Silva also pointed out the logistical hurdles, noting that debtors using non-custodial wallets (where they alone control the private keys) may still evade enforcement unless authorities develop sophisticated tracking methods.
The decision also raises questions about valuation and liquidation. Cryptocurrencies are notoriously volatile, with prices capable of swinging dramatically within hours. Courts will need to determine how to assess the value of seized assets and ensure fair compensation for creditors without disrupting the market. On this, Mendes noted:
“Imagine a scenario where a debtor’s Bitcoin is seized and sold during a dip,”...“The creditor might not recover the full debt, and the debtor could argue they’ve been unfairly penalized.”

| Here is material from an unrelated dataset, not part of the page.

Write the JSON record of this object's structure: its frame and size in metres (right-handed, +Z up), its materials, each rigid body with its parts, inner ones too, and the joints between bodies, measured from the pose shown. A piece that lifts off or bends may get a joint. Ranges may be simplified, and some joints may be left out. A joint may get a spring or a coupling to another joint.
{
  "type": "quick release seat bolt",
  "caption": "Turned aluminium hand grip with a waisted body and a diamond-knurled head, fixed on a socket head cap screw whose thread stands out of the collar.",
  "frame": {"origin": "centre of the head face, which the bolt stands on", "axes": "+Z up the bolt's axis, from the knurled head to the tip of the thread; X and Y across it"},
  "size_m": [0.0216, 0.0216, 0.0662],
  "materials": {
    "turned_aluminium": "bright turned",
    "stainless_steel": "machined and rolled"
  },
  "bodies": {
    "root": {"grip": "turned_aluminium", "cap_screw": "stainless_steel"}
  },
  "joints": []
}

Brazil’s move to integrate cryptocurrency into its debt collection adds to the global trend of governments adapting to the rise of digital assets. In the United Kingdom, for instance, authorities have expanded powers to seize crypto from suspected criminals without arrests, while the United States has auctioned off billions of dollars’ worth of Bitcoin confiscated from illicit operations like the Silk Road marketplace. These developments signal a shift toward treating cryptocurrencies as mainstream financial instruments, subject to the same legal scrutiny as cash or stocks.

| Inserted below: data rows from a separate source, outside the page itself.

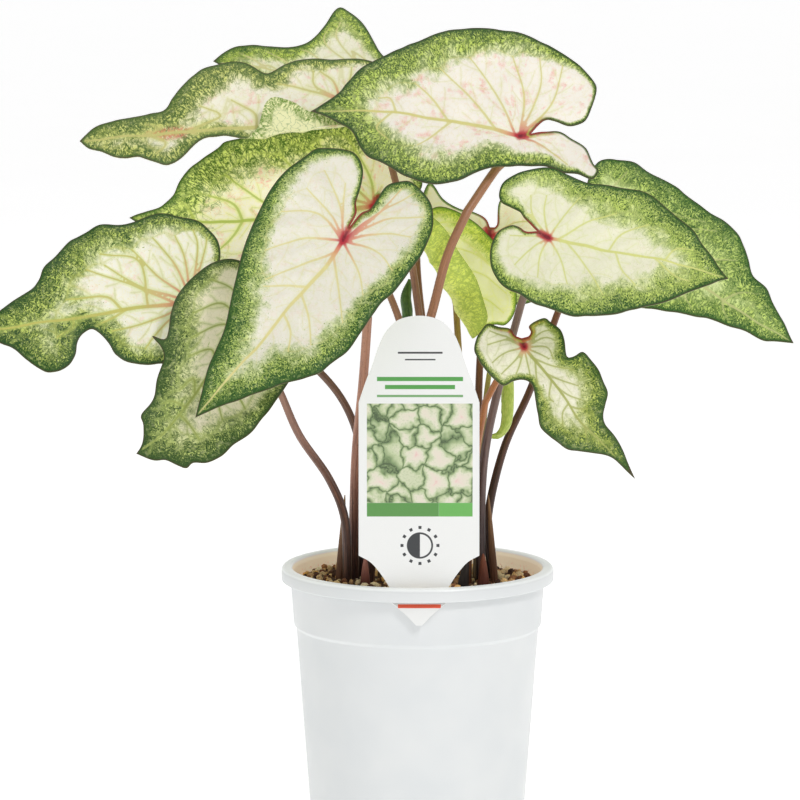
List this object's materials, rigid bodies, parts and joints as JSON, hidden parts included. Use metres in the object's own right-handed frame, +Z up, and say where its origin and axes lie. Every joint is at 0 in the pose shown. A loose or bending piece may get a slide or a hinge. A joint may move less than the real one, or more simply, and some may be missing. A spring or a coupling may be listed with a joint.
{
  "type": "potted caladium",
  "caption": "Caladium with cream, green-edged heart-shaped leaves on slim stalks, standing in a plain white tapered plastic pot with soil and a plant tag.",
  "frame": {"origin": "centre of the pot's underside, on the surface that the pot stands on", "axes": "+Z up along the pot's axis; the plant's front, with its tag, faces -Y; +X is to the right seen from the front"},
  "size_m": [0.3613, 0.1975, 0.3733],
  "materials": {
    "pot": "white satin moulded plastic, faint mould marks",
    "soil": "moist potting mix of peat and bark with tan and near-black granules",
    "tag": "white semi-gloss plant tag with plain printed panels",
    "leaf_blade": "cream centre, speckled green margin, olive veins, soft satin sheen",
    "leaf_stalk": "smooth waxy brown and purple streaked stalk",
    "furled_leaf": "rolled young leaf, green with pale streaks, satin",
    "papery_sheath": "dry papery sheath, matt",
    "bud": "red-brown waxy bud"
  },
  "bodies": {
    "root": {"pot": "pot", "soil": "soil", "tag": "tag", "blade_front": "leaf_blade", "blade_top": "leaf_blade", "blade_right": "leaf_blade", "blade_far_right": "leaf_blade", "blade_left": "leaf_blade", "blade_low_left": "leaf_blade", "blade_mid_left": "leaf_blade", "blade_upper_left": "leaf_blade", "blade_topmost": "leaf_blade", "blade_small_right": "leaf_blade", "blade_young": "leaf_blade", "blade_back_centre": "leaf_blade", "stalk_front": "leaf_stalk", "stalk_top": "leaf_stalk", "stalk_right": "leaf_stalk", "stalk_far_right": "leaf_stalk", "stalk_left": "leaf_stalk", "stalk_low_left": "leaf_stalk", "stalk_mid_left": "leaf_stalk", "stalk_upper_left": "leaf_stalk", "stalk_topmost": "leaf_stalk", "stalk_small_right": "leaf_stalk", "stalk_young": "leaf_stalk", "stalk_back_centre": "leaf_stalk", "furled_right": "furled_leaf", "furled_centre": "furled_leaf", "sheath_left": "papery_sheath", "sheath_right": "papery_sheath", "bud_left": "bud", "sheath_dark": "papery_sheath", "crown_right": "bud"}
  },
  "joints": []
}
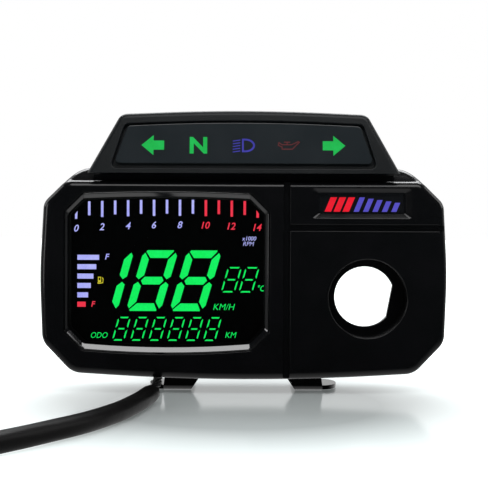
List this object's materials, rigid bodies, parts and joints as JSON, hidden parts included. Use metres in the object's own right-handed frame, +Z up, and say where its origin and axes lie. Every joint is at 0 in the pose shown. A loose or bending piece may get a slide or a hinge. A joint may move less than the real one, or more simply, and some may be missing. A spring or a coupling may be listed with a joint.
{
  "type": "instrument cluster",
  "caption": "Upright digital instrument cluster with an indicator hood, an ignition switch opening, a two-footed steel bracket and a sleeved wiring harness.",
  "frame": {"origin": "on the surface it stands on, under the middle of the cluster's own box, its harness left out", "axes": "+X to the rider's right along the cluster's width, +Z up, and the display faces -Y"},
  "size_m": [0.2752, 0.2481, 0.1298],
  "materials": {
    "face_plastic": "gloss black moulded ABS",
    "hood_plastic": "satin black moulded ABS",
    "bezel_plastic": "polished black bevel",
    "smoked_lens": "dark smoked polycarbonate",
    "clear_window": "clear polycarbonate window",
    "rear_plastic": "fine-textured black ABS",
    "rubber": "soft black rubber",
    "white_plastic": "white moulded plastic",
    "connector_plastic": "natural white nylon connector",
    "lcd_glass": "black negative liquid crystal glass",
    "circuit_board": "green solder mask on glass epoxy",
    "chip_plastic": "black moulded chip package",
    "capacitor_can": "bare can",
    "bracket_paint": "gloss black paint on pressed steel",
    "wire_insulation": "bundle of thin PVC-insulated wires",
    "sleeve_vinyl": "glossy black PVC sleeve",
    "screw_steel": "zinc-plated steel",
    "led_resin": "clear resin over phosphor"
  },
  "bodies": {
    "root": {"backlight_diffuser": "white_plastic", "badge_board": "circuit_board", "badge_led_left": "led_resin", "badge_led_right": "led_resin", "badge_light_box": "white_plastic", "badge_window": "smoked_lens", "board_screw_1": "screw_steel", "board_screw_2": "screw_steel", "board_screw_3": "screw_steel", "board_screw_4": "screw_steel", "bracket_screw_1": "screw_steel", "bracket_screw_2": "screw_steel", "bracket_screw_3": "screw_steel", "bracket_screw_4": "screw_steel", "cable_grommet": "rubber", "case_screw_1": "screw_steel", "case_screw_2": "screw_steel", "case_screw_3": "screw_steel", "case_screw_4": "screw_steel", "case_screw_5": "screw_steel", "case_screw_6": "screw_steel", "connector_boot": "rubber", "display_bezel": "bezel_plastic", "display_window": "clear_window", "filter_capacitor": "capacitor_can", "front_cover": "face_plastic", "harness_connector": "connector_plastic", "harness_header": "white_plastic", "harness_plug": "white_plastic", "harness_sleeve": "sleeve_vinyl", "harness_wires": "wire_insulation", "hood_screw_1": "screw_steel", "hood_screw_2": "screw_steel", "housing_seal": "rubber", "indicator_baffle": "white_plastic", "indicator_board": "circuit_board", "indicator_hood": "hood_plastic", "indicator_led_high_beam": "led_resin", "indicator_led_neutral": "led_resin", "indicator_led_oil": "led_resin", "indicator_led_turn_left": "led_resin", "indicator_led_turn_right": "led_resin", "indicator_lens": "smoked_lens", "lcd_connector_bottom": "chip_plastic", "lcd_connector_top": "chip_plastic", "lcd_frame": "white_plastic", "lcd_glass": "lcd_glass", "main_board": "circuit_board", "microcontroller": "chip_plastic", "mounting_bracket": "bracket_paint", "rear_housing": "rear_plastic", "switch_tube": "rear_plastic", "voltage_regulator": "chip_plastic", "window_gasket": "rubber"}
  },
  "joints": []
}
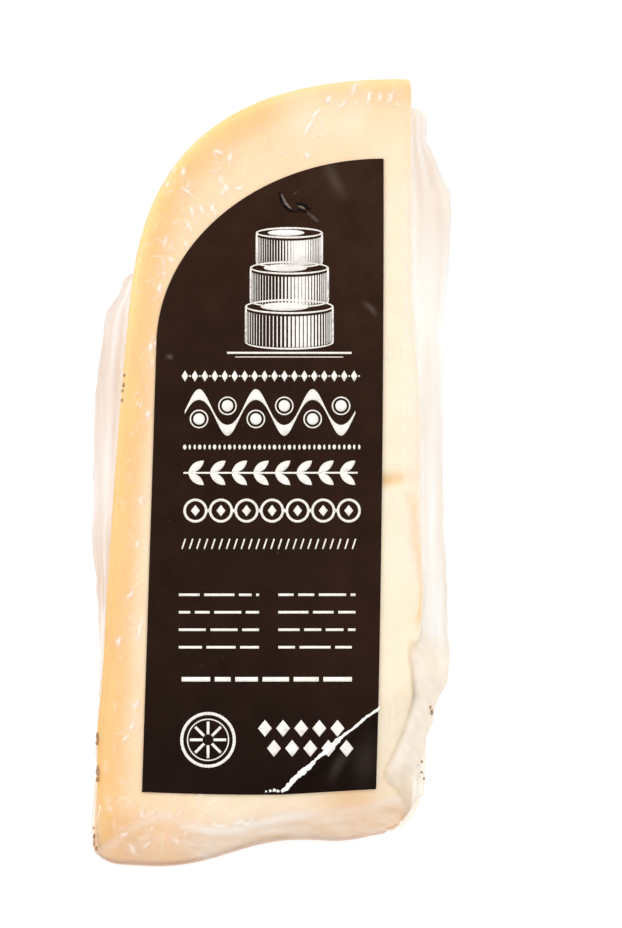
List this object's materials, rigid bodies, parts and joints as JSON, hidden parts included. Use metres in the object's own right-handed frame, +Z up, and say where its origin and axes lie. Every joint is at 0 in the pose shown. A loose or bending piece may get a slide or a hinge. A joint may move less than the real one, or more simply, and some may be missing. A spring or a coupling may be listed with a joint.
{
  "type": "wrapped cheese wedge",
  "caption": "Thin wedge of pale semi-hard cheese cut from half a round wheel, sealed in tight clear film, with a dark label on one cut face.",
  "frame": {"origin": "middle of the underside of the whole pack's box, on the floor", "axes": "+Y along the wedge from its trimmed tip to its rim, +X towards the flat side cut on the wheel's middle plane, +Z up from the lower cut face"},
  "size_m": [0.0612, 0.1314, 0.0388],
  "materials": {
    "cheese": "pale yellow cheese under tight clear film, glossy",
    "label": "dark brown coated paper, satin, with cream print",
    "film": "clear shrink film, creased and slightly milky"
  },
  "bodies": {
    "root": {"cheese_wedge": "cheese", "label": "label", "film_fin_right": "film", "film_fin_left": "film"}
  },
  "joints": []
}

For Brazil, the Supreme Court’s ruling could have far-reaching implications beyond debt collection. It may embolden regulators to tighten oversight of crypto exchanges, enhance anti-money laundering measures, and establish clearer tax guidelines for digital asset holders. At the same time, it risks alienating a growing community of crypto enthusiasts who view such interventions as overreach.
As of April 5, 2025, the full impact of the decision remains to be seen. Legal proceedings involving crypto seizures are likely to test the judiciary’s ability to enforce the ruling in practice, particularly in cases involving anonymous or offshore wallets. For now, the message from Brazil’s highest court is clear: cryptocurrencies are no longer beyond the reach of the law.